La rapida e amplissima diffusione dei dispositivi di comunicazione digitale non solo offre nuove possibilità di scambio di informazioni, ma sembra comportare anche un nuovo modo di interagire con la realtà che non può non mettere in discussione quanti hanno a cuore l’educazione. Da qui si è articolata la giornata di studio promossa a Torino mercoledì scorso dalla Facoltà Teologica dell’Italia Settentrionale- sezione di Torino e dall’Università Pontificia Salesiana. Ne è emersa una linea d’azione che invita a un’apertura e attenzione al web. Con prudenza senza prenderne le distanze, ma in una logica di approfondimento e favorendo la dimensione umana.
Due facoltà che si interrogano, riflettono, approfondiscono il rapporto tra comunicazione della fede e nuove tecnologie in un’ottica educativa non solo al proprio interno con gli studenti ma aprendo i lavori a tutti coloro che sono interessati al tema è già un aspetto positivo e significativo. Come lo è stato aver dato spazio oltre che all’ascolto degli esperti (Pier Cesare Rivoltella e monsignor Dario Viganò) anche a laboratori tematici. Per non essere semplicemente travolti dai fatti, ricorda don Pier Davide Guenzi, direttore del ciclo di specializzazione Ftis e tra gli organizzatori della giornata, è necessario riflettere criticamente su questo sviluppo tecnologico per valutarne le conseguenze, le opportunità e i rischi. E proprio sui rischi ha messo in guardia anche Cesare Nosiglia, arcivescovo di Torino, quando ha posto l’accento sull’educazione. «Le nuove tecnologie – ha detto – possono ampliare e amplificare l’atto educativo in termini di concrete possibilità. Il web, per definizione nello stesso acrostico www è world cioè mondiale, wide che significa senza confini, facilmente può diventare wild, cioè selvaggio». Tocca all’educazione trasformare questi luoghi digitali in una possibilità di crescita secondo criteri di verità e responsabilità nella carità.

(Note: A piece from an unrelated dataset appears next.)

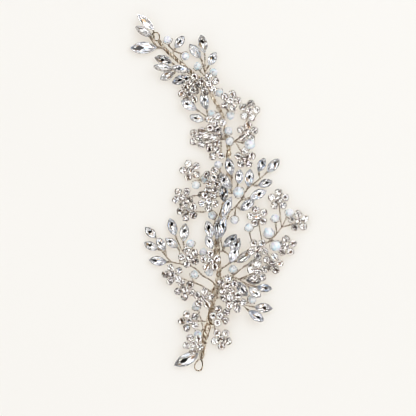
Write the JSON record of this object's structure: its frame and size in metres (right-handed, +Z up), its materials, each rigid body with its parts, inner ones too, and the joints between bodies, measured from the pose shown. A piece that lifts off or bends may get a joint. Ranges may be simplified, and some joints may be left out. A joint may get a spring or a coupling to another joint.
{
  "type": "hair vine",
  "caption": "Bridal hair vine: a wound wire stem with sprays of stone-set flowers, pointed leaf stones and pale glass beads, and a pin loop at each end.",
  "frame": {"origin": "middle of the lower end loop's bend, on the surface the vine lies on", "axes": "+Y from the lower loop towards the tip, along the length; +X to the right as seen from above; +Z up, away from the surface"},
  "size_m": [0.0806, 0.1589, 0.0106],
  "materials": {
    "silver_plate": "polished silver plate with a warm tint",
    "stem_wire": "wound fine wire, satin champagne",
    "round_stone": "clear cut crystal, foiled back",
    "leaf_stone": "clear cut crystal, foiled back",
    "bead_glass": "faceted pale crystal with an iridescent coat"
  },
  "bodies": {
    "root": {"stem": "stem_wire", "lower_loop": "silver_plate", "upper_loop": "silver_plate", "tip_spray": "silver_plate", "upper_left_spray": "silver_plate", "left_tuft_spray": "silver_plate", "left_pair_spray": "silver_plate", "top_right_spray": "silver_plate", "upper_flower_spray": "silver_plate", "left_mid_spray": "silver_plate", "right_upper_spray": "silver_plate", "right_pair_spray": "silver_plate", "left_flower_spray": "silver_plate", "left_upper_spray": "silver_plate", "left_flat_spray": "silver_plate", "left_curl_spray": "silver_plate", "right_fan_spray": "silver_plate", "centre_leaf_spray": "silver_plate", "heart_leaf_spray": "silver_plate", "inner_leaf_spray": "silver_plate", "right_main_spray": "silver_plate", "right_lower_spray": "silver_plate", "right_low_spray": "silver_plate", "left_long_spray": "silver_plate", "left_heart_spray": "silver_plate", "left_low_spray": "silver_plate", "bottom_left_spray": "silver_plate", "lowest_spray": "silver_plate", "bottom_right_spray": "silver_plate", "upper_flower_stones": "round_stone", "lower_flower_stones": "round_stone", "glass_beads": "bead_glass", "small_leaf_stones": "leaf_stone", "leaf_stone_01": "leaf_stone", "leaf_stone_02": "leaf_stone", "leaf_stone_03": "leaf_stone", "leaf_stone_04": "leaf_stone", "leaf_stone_05": "leaf_stone", "leaf_stone_06": "leaf_stone", "leaf_stone_07": "leaf_stone", "leaf_stone_08": "leaf_stone", "leaf_stone_09": "leaf_stone", "leaf_stone_10": "leaf_stone", "leaf_stone_11": "leaf_stone", "leaf_stone_12": "leaf_stone", "leaf_stone_13": "leaf_stone", "leaf_stone_14": "leaf_stone", "leaf_stone_15": "leaf_stone", "leaf_stone_16": "leaf_stone", "leaf_stone_17": "leaf_stone", "leaf_stone_18": "leaf_stone", "leaf_stone_19": "leaf_stone", "leaf_stone_20": "leaf_stone", "leaf_stone_21": "leaf_stone", "leaf_stone_22": "leaf_stone", "leaf_stone_23": "leaf_stone", "leaf_stone_24": "leaf_stone", "leaf_stone_25": "leaf_stone", "leaf_stone_26": "leaf_stone", "leaf_stone_27": "leaf_stone"}
  },
  "joints": []
}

Quindi attenzione a non vivere queste realtà in modo ingenuo. Ma anzi Nosiglia invita soprattutto i giovani a «vivere relazioni autentiche senza rifugiarsi e nascondersi dietro lo schermo di un computer, a restare custodi attenti della verità in un ambito in cui con tanta leggerezza, quella di un clic o di un tocco ancor più lieve sul tablet, si possono trasmettere sciocchezze che avviliscono la dignità delle persone».
Siamo così immersi in un mondo nuovo. Che cambia le relazioni e il modo di trasmettere la fede. «Un mondo reale e non virtuale in cui tutti siamo immersi. Dentro la Chiesa – evidenzia al termine della giornata don Fabrizio Casazza, docente e responsabile dell’Ufficio diocesano comunicazioni sociali della diocesi di Alessandria – c’è grande effervescenza, anche le realtà più piccole, le parrocchie cercano di seguire questi cambiamenti che sono sempre più rapidi, ma non sempre si riesce a starci dietro. Occorre studiare le strategie comunicative. Come ci ha ricordato monsignor Viganò c’è ancora molto da fare».
Un fare che deve trovare spazio anche nell’educare chi educa. Per evitare il rischio che ha rilevato Alberto Parola dell’Università di Torino: «La potenza degli strumenti di comunicazione 'a distanza', se non elaborata e compresa a fondo dai ragazzi, può divenire una nuova forma di inconsapevolezza circa il ruolo del corpo nella conoscenza dell’altro e, in sostanza, un nuovo e indefinito disagio».